(242g) Multiscale Modeling of Relaxor Ferroelectrics

The origin of the high piezoelectric response observed in complex solid solution perovskites like PbZn_1/3Nb_2/3O3-PbTiO₃ (PZN-PT) or PbMg_1/3Nb_2/3O₃-PbTiO₃ (PMN-PT) is still not well understood. PMN is a relaxor with fascinating and controversial behavior, and is also the relaxor end member of the new high strain piezoelectric PMN-PT. Atomistic simulations will be important in gaining insight into these important materials. It is not practical to model these chemically disordered systems with first-principles and therefore an accurate potential model that is transferable across composition is required. We have developed a shell potential model for PMN-PT by fitting to extensive first-principles data of the end members.

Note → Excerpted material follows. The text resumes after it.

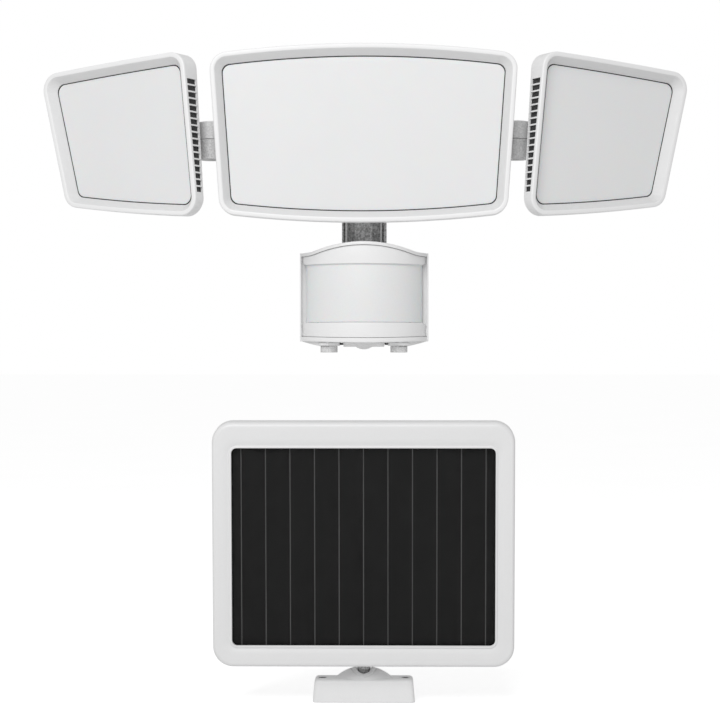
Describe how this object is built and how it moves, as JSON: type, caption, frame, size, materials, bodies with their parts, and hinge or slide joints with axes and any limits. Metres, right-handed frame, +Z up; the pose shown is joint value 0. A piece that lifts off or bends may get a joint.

We will report on molecular dynamics (MD) results of the polarization behavior of PMN-xPT as a function of chemical ordering, temperature, applied electric field, and PT concentration. Our MD results reproduce the complex compositional phase diagram of PMN-xPT including the existence of a monoclinic phase in a small composition range. We will discuss preliminary work on examining pyrochlores using a similar approach. Our ongoing efforts to improve the accuracy of potential models for ceramics by the incorporation of charge transfer will be discussed.